I think the free PDF XChange Viewer (and perhaps Editor, I don’t know) solves a lot of the headaches associated with trying to achieve OCR of non-OCR PDFs. Here’s the link: http://www.tracker-software.com/prod…xchange-viewer. You have to search around to find the Viewer because it is being replaced by Editor, but Editor might be fine. I don’t know. I just know that Viewer works (and I need Viewer instead of Editor).
A while back someone was asking about how to deal with PDFs that don’t allow you to highlight text for copying, pasting etc.
As was explained, the problem with such PDFs is that they are photocopy images (pictures) that do not have character recognition (i.e., OCR) of the text in the PDF-picture.
And so, a lot of times when you apply OCR apps to such PDFs to try to obtain OCR, these apps’ accuracy at interpreting pictures of text is somewhat good but you usually have to watch out for a significant number of errors. Also, many OCR utilities will generate a separate, new PDF or text file that usually does a little distortion of the layout of the original.
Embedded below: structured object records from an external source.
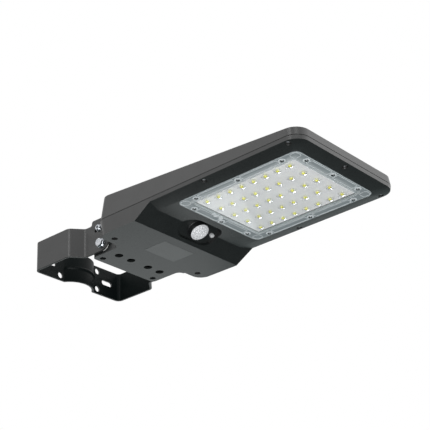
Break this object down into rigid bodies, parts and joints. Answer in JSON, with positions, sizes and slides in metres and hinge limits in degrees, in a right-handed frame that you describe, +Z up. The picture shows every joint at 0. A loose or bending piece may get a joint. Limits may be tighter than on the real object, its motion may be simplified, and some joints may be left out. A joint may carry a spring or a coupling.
{
  "type": "solar street lamp",
  "caption": "Wedge-shaped solar street lamp head with LED lens plate, motion sensor and mode button, on a bent pole bracket with a tilt joint.",
  "frame": {"origin": "centre of the four clamp holes on the back face of the bracket, on the axis plane of the pole's saddle", "axes": "+X from the pole out along the lamp head, +Y to the lamp's left seen from the pole, +Z up with the LEDs facing down"},
  "size_m": [0.4526, 0.194, 0.0534],
  "materials": {
    "bracket_coat": "fine satin powder coat",
    "upper_shell": "fine textured, satin",
    "lower_shell": "fine textured, satin",
    "seal_rubber": "matt",
    "screw_steel": "bright zinc plated",
    "bolt_steel": "bright stainless",
    "panel_glass": "clear low-iron",
    "silicon": "dark blue silicon under laminate",
    "backsheet": "white film",
    "clear_pc": "clear polycarbonate",
    "white_board": "white solder mask",
    "phosphor": "yellow phosphor",
    "spreader_alu": "milled",
    "bezel_black": "satin",
    "fresnel_white": "milky polyethylene",
    "sensor_can": "plated can",
    "green_board": "green solder mask",
    "part_black": "moulded",
    "button_white": "translucent",
    "cell_wrap": "shrink sleeve",
    "nickel": "nickel strip",
    "foam": "closed-cell foam",
    "white_silicone": "moulded silicone",
    "wire_red": "silicone insulation",
    "wire_black": "silicone insulation",
    "label_film": "matt polyester film, blank",
    "nylon": "natural nylon",
    "insert_brass": "turned"
  },
  "bodies": {
    "bracket": {"mount_bracket": "bracket_coat"},
    "head": {"upper_housing": "upper_shell", "lower_housing": "lower_shell", "housing_seal": "seal_rubber", "case_screws": "screw_steel", "rear_case_screws": "screw_steel", "solar_glass": "panel_glass", "solar_cells": "silicon", "panel_backsheet": "backsheet", "panel_seal": "seal_rubber", "lens_plate": "clear_pc", "lens_gasket": "white_silicone", "lens_screws": "screw_steel", "led_board": "white_board", "led_chips": "phosphor", "heat_spreader": "spreader_alu", "spreader_screws": "screw_steel", "pir_bezel": "bezel_black", "pir_lens": "fresnel_white", "pir_sensor": "sensor_can", "sensor_board": "green_board", "sensor_screws": "screw_steel", "button_switch": "part_black", "battery_cells": "cell_wrap", "cell_tabs": "nickel", "battery_cradle": "part_black", "battery_pad": "foam", "control_board": "green_board", "board_parts": "part_black", "board_screws": "screw_steel", "led_leads": "wire_red", "battery_leads": "wire_red", "panel_leads": "wire_black", "label_plate": "label_film", "pivot_bolts": "bolt_steel", "pivot_washers": "bolt_steel", "pivot_spring_washers": "bolt_steel", "pivot_spacers": "nylon", "pivot_inserts": "insert_brass", "lock_bolts": "bolt_steel", "lock_washers": "bolt_steel", "lock_inserts": "insert_brass"},
    "button": {"mode_button": "button_white"}
  },
  "joints": [
    {"name": "head_tilt", "type": "hinge", "parent": "bracket", "child": "head", "pos_m": [0.1073, 0, -0.0102], "axis": [0, 1, 0], "range_deg": [-15, 15]},
    {"name": "button_press", "type": "slide", "parent": "head", "child": "button", "axis": [-0.5098, 0, 0.8603], "range_m": [0, 0.0008], "stiffness_N_per_m": 1500, "springref_m": -0.0005}
  ]
}
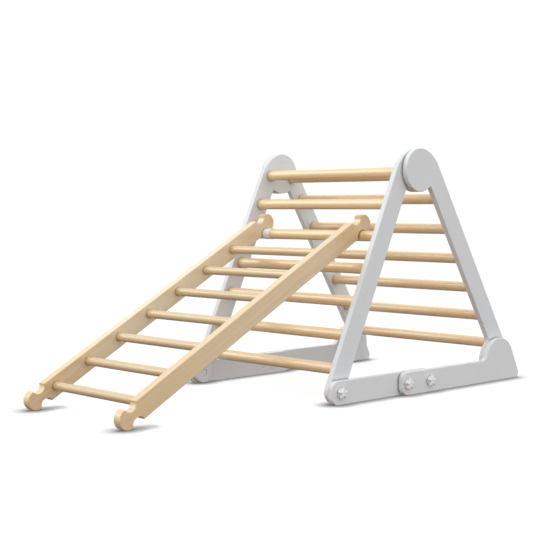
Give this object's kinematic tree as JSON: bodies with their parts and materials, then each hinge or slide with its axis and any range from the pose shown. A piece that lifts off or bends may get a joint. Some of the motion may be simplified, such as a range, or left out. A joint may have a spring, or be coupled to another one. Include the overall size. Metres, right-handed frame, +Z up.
{
  "type": "folding climbing triangle with ladder ramp",
  "caption": "Folding A-frame toddler climber with round wooden rungs, painted side boards, star locking knobs and a hook-on ladder ramp with notched rails.",
  "frame": {"origin": "centre of the bounding box at floor level", "axes": "+X from the far side to the near side, +Y from the ladder end to the rear, +Z up"},
  "size_m": [0.6976, 1.5024, 0.729],
  "materials": {
    "white_paint": "satin white painted plywood",
    "natural_wood": "clear-lacquered light hardwood",
    "white_plastic": "moulded white plastic",
    "steel": "zinc-plated steel"
  },
  "bodies": {
    "front_frame": {"front_leg_near": "white_paint", "front_leg_far": "white_paint", "front_rung_1": "natural_wood", "front_rung_2": "natural_wood", "front_rung_3": "natural_wood", "front_rung_4": "natural_wood", "front_rung_5": "natural_wood", "front_rung_6": "natural_wood", "front_rung_7": "natural_wood", "top_rung": "natural_wood", "apex_pin_near": "steel", "apex_pin_far": "steel", "front_bolt_near": "steel", "front_bolt_far": "steel"},
    "rear_frame": {"rear_leg_near": "white_paint", "rear_leg_far": "white_paint", "rear_rung_1": "natural_wood", "rear_rung_2": "natural_wood", "rear_rung_3": "natural_wood", "rear_rung_4": "natural_wood", "rear_rung_5": "natural_wood", "rear_rung_6": "natural_wood", "foot_pin_near": "steel", "foot_pin_far": "steel"},
    "front_bar_near": {"front_bar_near": "white_paint", "fold_bolt_near": "steel"},
    "rear_bar_near": {"rear_bar_near": "white_paint", "lock_bolt_near": "steel"},
    "front_bar_far": {"front_bar_far": "white_paint", "fold_bolt_far": "steel"},
    "rear_bar_far": {"rear_bar_far": "white_paint", "lock_bolt_far": "steel"},
    "ladder_seat": {"hook_sleeve_near": "white_plastic", "hook_sleeve_far": "white_plastic"},
    "ladder": {"ladder_rail_near": "natural_wood", "ladder_rail_far": "natural_wood", "ladder_rung_1": "natural_wood", "ladder_rung_2": "natural_wood", "ladder_rung_3": "natural_wood", "ladder_rung_4": "natural_wood", "ladder_rung_5": "natural_wood", "ladder_rung_6": "natural_wood", "ladder_rung_7": "natural_wood"},
    "front_knob_near": {"front_knob_near": "white_plastic"},
    "front_knob_far": {"front_knob_far": "white_plastic"},
    "fold_knob_near": {"fold_knob_near": "white_plastic"},
    "fold_knob_far": {"fold_knob_far": "white_plastic"},
    "lock_knob_near": {"lock_knob_near": "white_plastic"},
    "lock_knob_far": {"lock_knob_far": "white_plastic"}
  },
  "joints": [
    {"name": "fold", "type": "hinge", "parent": "front_frame", "child": "rear_frame", "pos_m": [0, 0.28324, 0.664], "axis": [-1, 0, 0], "range_deg": [0, 46]},
    {"name": "front_bar_near_fold", "type": "hinge", "parent": "front_frame", "child": "front_bar_near", "pos_m": [0.3075, -0.06267, 0.034], "axis": [1, 0, 0], "range_deg": [0, 53.87]},
    {"name": "rear_bar_near_fold", "type": "hinge", "parent": "front_bar_near", "child": "rear_bar_near", "pos_m": [0.326, 0.30424, 0.034], "axis": [-1, 0, 0], "range_deg": [0, 156.29]},
    {"name": "front_bar_far_fold", "type": "hinge", "parent": "front_frame", "child": "front_bar_far", "pos_m": [-0.3075, -0.06267, 0.034], "axis": [1, 0, 0], "range_deg": [0, 53.87]},
    {"name": "rear_bar_far_fold", "type": "hinge", "parent": "front_bar_far", "child": "rear_bar_far", "pos_m": [-0.326, 0.30424, 0.034], "axis": [-1, 0, 0], "range_deg": [0, 156.29]},
    {"name": "ladder_tilt", "type": "hinge", "parent": "front_frame", "child": "ladder_seat", "pos_m": [-0.011, 0.14047, 0.46963], "axis": [-1, 0, 0], "range_deg": [0, 10]},
    {"name": "ladder_lift", "type": "slide", "parent": "ladder_seat", "child": "ladder", "axis": [0, -0.4808, 0.8769], "range_m": [0, 0.05]},
    {"name": "front_knob_near_turn", "type": "hinge", "parent": "front_frame", "child": "front_knob_near", "pos_m": [0.3215, -0.06267, 0.034], "axis": [1, 0, 0], "continuous": true},
    {"name": "front_knob_far_turn", "type": "hinge", "parent": "front_frame", "child": "front_knob_far", "pos_m": [-0.3215, -0.06267, 0.034], "axis": [-1, 0, 0], "continuous": true},
    {"name": "fold_knob_near_turn", "type": "hinge", "parent": "front_bar_near", "child": "fold_knob_near", "pos_m": [0.34, 0.30424, 0.034], "axis": [1, 0, 0], "continuous": true},
    {"name": "fold_knob_far_turn", "type": "hinge", "parent": "front_bar_far", "child": "fold_knob_far", "pos_m": [-0.34, 0.30424, 0.034], "axis": [-1, 0, 0], "continuous": true},
    {"name": "lock_knob_near_turn", "type": "hinge", "parent": "rear_bar_near", "child": "lock_knob_near", "pos_m": [0.34, 0.20324, 0.034], "axis": [1, 0, 0], "continuous": true},
    {"name": "lock_knob_far_turn", "type": "hinge", "parent": "rear_bar_far", "child": "lock_knob_far", "pos_m": [-0.34, 0.20324, 0.034], "axis": [-1, 0, 0], "continuous": true}
  ],
  "couplings": [
    {"joint": "front_bar_near_fold", "follows": "fold", "ratio": 1.17},
    {"joint": "rear_bar_near_fold", "follows": "fold", "ratio": 3.3966},
    {"joint": "front_bar_far_fold", "follows": "fold", "ratio": 1.17},
    {"joint": "rear_bar_far_fold", "follows": "fold", "ratio": 3.3966}
  ]
}
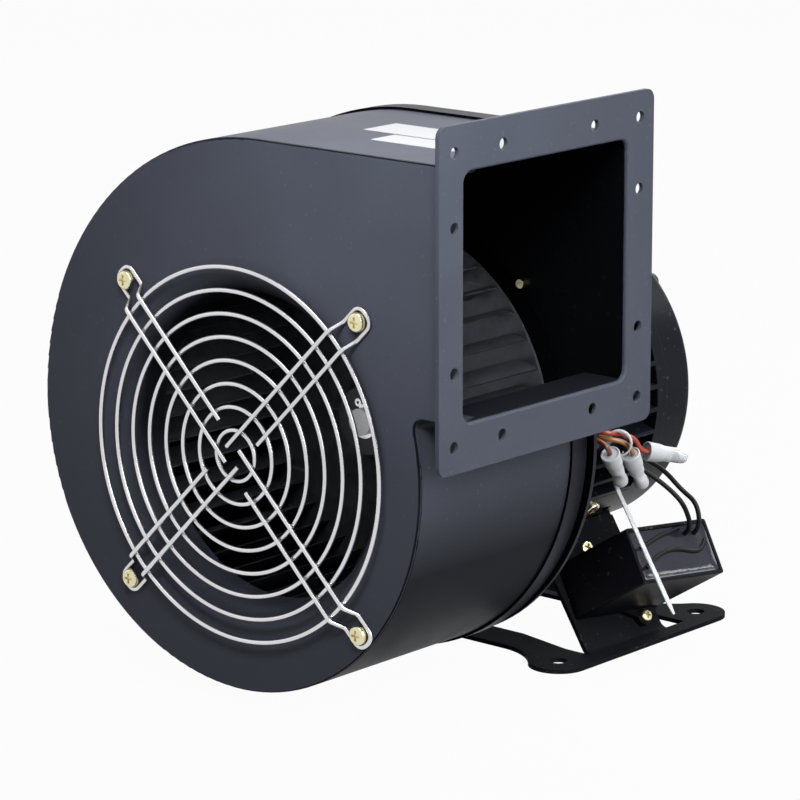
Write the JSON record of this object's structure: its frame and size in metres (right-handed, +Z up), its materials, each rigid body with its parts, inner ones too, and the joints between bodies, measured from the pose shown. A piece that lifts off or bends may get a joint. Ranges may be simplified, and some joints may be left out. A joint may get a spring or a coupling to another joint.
{
  "type": "centrifugal fan",
  "caption": "Black centrifugal fan with a scroll casing, wire-guarded inlet, square flanged outlet, finned motor and pressed foot.",
  "frame": {"origin": "on the floor, in the middle of the four foot holes", "axes": "+X out of the outlet, +Y from the inlet to the motor along the shaft, +Z up"},
  "size_m": [0.2396, 0.2636, 0.2641],
  "materials": {
    "casing_paint": "satin black",
    "guard_plate": "bright plated wire",
    "zinc_yellow": "pale yellow zinc",
    "label_film": "white film",
    "galvanised": "dark galvanised",
    "bright_steel": "machined",
    "dark_steel": "oiled",
    "spring_steel": "bright",
    "motor_paint": "satin black",
    "foot_paint": "satin black",
    "grommet_rubber": "moulded",
    "core_steel": "laminated",
    "copper_winding": "enamelled",
    "cast_aluminium": "cast",
    "capacitor_plastic": "moulded black",
    "resin": "potted, glossy",
    "white_nylon": "moulded white",
    "red_sleeve": "sleeving",
    "yellow_sleeve": "sleeving",
    "brown_sleeve": "sleeving",
    "black_sleeve": "sleeving"
  },
  "bodies": {
    "housing": {"inlet_plate": "casing_paint", "scroll_wrapper": "casing_paint", "back_plate": "casing_paint", "outlet_flange": "casing_paint", "guard_rings": "guard_plate", "guard_spokes": "guard_plate", "guard_screws": "zinc_yellow", "bare_labels": "label_film", "motor_plate": "casing_paint", "motor_plate_screws": "zinc_yellow", "front_shield": "motor_paint", "shield_screws": "zinc_yellow", "motor_body": "motor_paint", "lead_grommet": "grommet_rubber", "earth_screw": "zinc_yellow", "rear_cover": "motor_paint", "cover_bolts": "dark_steel", "stator_core": "core_steel", "stator_windings": "copper_winding", "foot_bracket": "foot_paint", "leg_screws": "zinc_yellow", "capacitor_case": "capacitor_plastic", "capacitor_resin": "resin", "capacitor_screw": "zinc_yellow", "front_bearing_outer": "bright_steel", "rear_bearing_outer": "bright_steel", "cable_tie": "white_nylon", "crimp_cap_1": "white_nylon", "crimp_cap_2": "white_nylon", "crimp_cap_3": "white_nylon", "lead_red": "red_sleeve", "lead_yellow": "yellow_sleeve", "lead_brown": "brown_sleeve", "capacitor_lead_1": "black_sleeve", "capacitor_lead_2": "black_sleeve"},
    "rotor": {"impeller_blades": "galvanised", "impeller_front_ring": "galvanised", "impeller_back_disc": "galvanised", "impeller_hub": "dark_steel", "hub_rivets": "dark_steel", "hub_set_screw": "dark_steel", "shaft_snap_ring": "spring_steel", "rotor_core": "core_steel", "rotor_end_rings": "cast_aluminium", "motor_shaft": "bright_steel", "front_bearing_inner": "bright_steel", "rear_bearing_inner": "bright_steel"}
  },
  "joints": [
    {"name": "impeller_spin", "type": "hinge", "parent": "housing", "child": "rotor", "pos_m": [0, -0.12, 0.112], "axis": [0, 1, 0], "continuous": true}
  ]
}
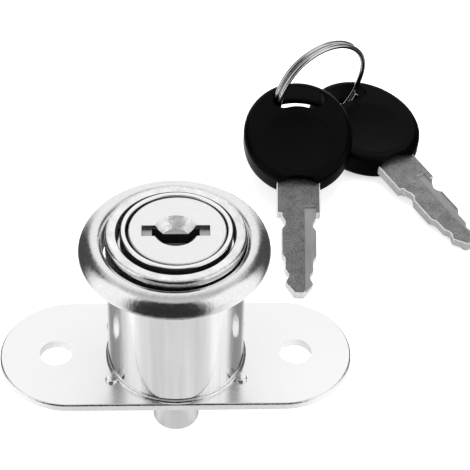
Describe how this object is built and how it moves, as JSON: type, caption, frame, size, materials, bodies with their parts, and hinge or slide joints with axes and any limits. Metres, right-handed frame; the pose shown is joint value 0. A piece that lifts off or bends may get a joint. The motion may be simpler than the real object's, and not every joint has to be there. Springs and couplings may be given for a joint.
{
  "type": "push cylinder lock",
  "caption": "Round push cylinder lock on an oblong two-hole plate, with a flared trim ring, a locking pin at the rear, and two flat keys with moulded heads on a split ring.",
  "frame": {"origin": "middle of the mounting plate's upper face, which lies against the door, on the lock's axis and midway between the two fixing holes", "axes": "+Z along the lock's axis, out of its front face; +X along the mounting plate; +Y away from the viewer"},
  "size_m": [0.0848, 0.0974, 0.0423],
  "materials": {
    "plate_chrome": "bright plated",
    "barrel_chrome": "polished plated",
    "rosette_chrome": "polished plated",
    "sleeve_chrome": "bright plated",
    "plug_satin": "satin plated",
    "pin_steel": "satin",
    "steel": "turned",
    "spring_steel": "drawn",
    "brass": "stamped",
    "key_steel": "satin nickel",
    "key_plastic": "soft gloss",
    "ring_steel": "bright nickel"
  },
  "bodies": {
    "lock_body": {"mounting_plate": "plate_chrome", "barrel_housing": "barrel_chrome", "guide_bush": "steel", "return_spring": "spring_steel"},
    "rosette": {"rosette": "rosette_chrome"},
    "push_cylinder": {"cylinder_sleeve": "sleeve_chrome", "cylinder_end_cap": "steel", "plunger_pin": "pin_steel"},
    "plug": {"lock_plug": "plug_satin", "plug_clip": "spring_steel", "wafer_springs": "spring_steel"},
    "latch": {"latch_catch": "spring_steel"},
    "wafer_1": {"wafer_1": "brass"},
    "wafer_2": {"wafer_2": "brass"},
    "wafer_3": {"wafer_3": "brass"},
    "wafer_4": {"wafer_4": "brass"},
    "wafer_5": {"wafer_5": "brass"},
    "wafer_6": {"wafer_6": "brass"},
    "wafer_7": {"wafer_7": "brass"},
    "key_1": {"key_1_blade": "key_steel", "key_1_head": "key_plastic"},
    "key_2": {"key_2_blade": "key_steel", "key_2_head": "key_plastic"},
    "key_ring": {"key_ring": "ring_steel"}
  },
  "joints": [
    {"name": "rosette_slide", "type": "slide", "parent": "lock_body", "child": "rosette", "axis": [0, 0, 1], "range_m": [-0.006, 0.006]},
    {"name": "button_slide", "type": "slide", "parent": "lock_body", "child": "push_cylinder", "axis": [0, 0, 1], "range_m": [0, 0.008], "deforming": ["return_spring", "latch_catch"]},
    {"name": "plug_turn", "type": "hinge", "parent": "push_cylinder", "child": "plug", "pos_m": [0, 0, 0.02], "axis": [0, 0, -1], "range_deg": [0, 90]},
    {"name": "latch_slide", "type": "slide", "parent": "push_cylinder", "child": "latch", "axis": [0, -1, 0], "range_m": [0, 0.00075]},
    {"name": "wafer_1_slide", "type": "slide", "parent": "plug", "child": "wafer_1", "axis": [1, 0, 0], "range_m": [0, 0.0006], "deforming": ["wafer_springs"]},
    {"name": "wafer_2_slide", "type": "slide", "parent": "plug", "child": "wafer_2", "axis": [1, 0, 0], "range_m": [0, 0.0006]},
    {"name": "wafer_3_slide", "type": "slide", "parent": "plug", "child": "wafer_3", "axis": [1, 0, 0], "range_m": [0, 0.0006]},
    {"name": "wafer_4_slide", "type": "slide", "parent": "plug", "child": "wafer_4", "axis": [1, 0, 0], "range_m": [0, 0.0006]},
    {"name": "wafer_5_slide", "type": "slide", "parent": "plug", "child": "wafer_5", "axis": [1, 0, 0], "range_m": [0, 0.0006]},
    {"name": "wafer_6_slide", "type": "slide", "parent": "plug", "child": "wafer_6", "axis": [1, 0, 0], "range_m": [0, 0.0006]},
    {"name": "wafer_7_slide", "type": "slide", "parent": "plug", "child": "wafer_7", "axis": [1, 0, 0], "range_m": [0, 0.0006]},
    {"name": "key_set_lift", "type": "slide", "parent": "lock_body", "child": "key_1", "axis": [0, 0, 1], "range_m": [0, 0.04]},
    {"name": "key_fan", "type": "hinge", "parent": "key_1", "child": "key_2", "pos_m": [0.02873, 0.07412, -0.00406], "axis": [0.5302, -0.8468, -0.0417], "range_deg": [0, 60]},
    {"name": "ring_turn", "type": "hinge", "parent": "key_1", "child": "key_ring", "pos_m": [0.02873, 0.07412, -0.00406], "axis": [0.5302, -0.8468, -0.0417], "continuous": true}
  ],
  "couplings": [
    {"joint": "latch_slide", "follows": "plug_turn", "m_per_rad": 0.00047746}
  ]
}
Well, I’ve only used it once, but the free program PDF XChange Viewer has an OCR button (I accidentally saw it today). I clicked it. It asked me whether I wanted a medium or high level of accuracy. I selected high. Then it took a few minutes to do OCR, and then voila: Still working in the original PDF, I was then able to highlight text and right-click and save.
The developers are replacing PDF XChange Viewer with PDF XChange Editor. It is still free I believe, and it’s an upgrade to PDF XChange Viewer. You can still find the Viewer if you look carefully for it on one of the pages of the website. I mention this because if you are a Docear user (Docear is a program that looks at your XChange Viewer highlights, annotations, etc. and extracts them onto a mind map for you), then you will want to use PDF XChange Viewer and not Editor. Also, I don’t know a thing about Editor: I don’t know if it has the OCR button, though I would imagine it does.
Fingers crossed that the OCR is truly as accurate as it seems to be. That would be gravy!